Running a small business is no small feat. Whether you’re a solopreneur, an LLC owner, or managing a small team, your focus is likely pulled in several directions—client satisfaction, operations, marketing, payroll, and growth. Amid all this, tax obligations can easily become an afterthought. But ignoring tax responsibilities or getting them wrong isn’t just risky—it’s expensive.
From late filing penalties to costly audits, small errors can snowball into major headaches. Many small business owners unknowingly make the same mistakes year after year, draining valuable resources that could otherwise support growth and profitability.
At Dynamic Tax and Accounting, we work with business owners across New York and New Jersey, helping them avoid common tax pitfalls and implement smart, compliant strategies. In this blog, we’ll break down five of the most frequent tax mistakes made by small business owners and how to sidestep them—so you can stay focused on what matters: growing your business.

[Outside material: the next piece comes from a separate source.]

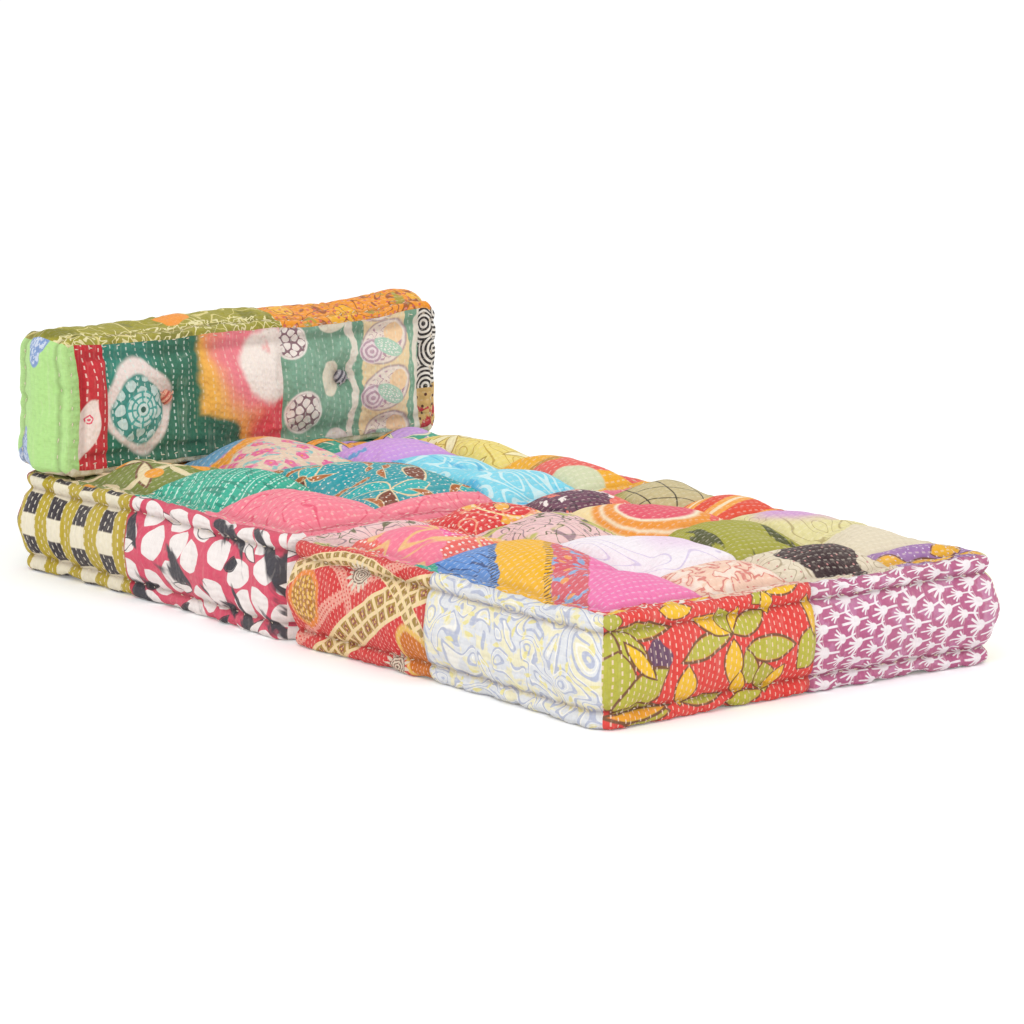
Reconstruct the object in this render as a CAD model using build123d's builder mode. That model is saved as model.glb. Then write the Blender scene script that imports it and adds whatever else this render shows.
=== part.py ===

Mistake #1: Mixing Personal and Business Expenses
Why This Happens
When you’re starting out, it might feel convenient to use your personal debit or credit card for both personal and business purchases—after all, it’s just one account, and you know what you’re spending it on. But what begins as convenience quickly turns into a paperwork nightmare.
(Check this helpful page out about separating business and person expenses.)
Many entrepreneurs don’t realize how essential it is to maintain a clear financial boundary between their personal life and business operations. This confusion can lead to inaccurate records, disallowed deductions, and even IRS scrutiny.
Real-World Example
Imagine a freelancer who uses a single checking account for both their grocery shopping and client-related expenses. When tax season rolls around, they have to sift through hundreds of transactions, trying to recall which meals were client meetings and which were family dinners. This not only wastes time but risks overlooking legitimate deductions—or worse, accidentally claiming personal expenses as business write-offs.

How to Avoid It
- Open a Dedicated Business Account: This is non-negotiable. Create a separate bank account and credit card for your business. This makes record keeping infinitely easier and strengthens your case during an audit.
- Use Accounting Software: Programs like QuickBooks, Xero, or Wave make it easy to categorize expenses and track them in real-time.
- Implement a Reimbursement Policy: If you ever have to pay for a business expense personally, document it and reimburse yourself properly through your business account.
Bonus Tip: If your business is an LLC or corporation, maintaining this separation is also a legal requirement to preserve your liability protections.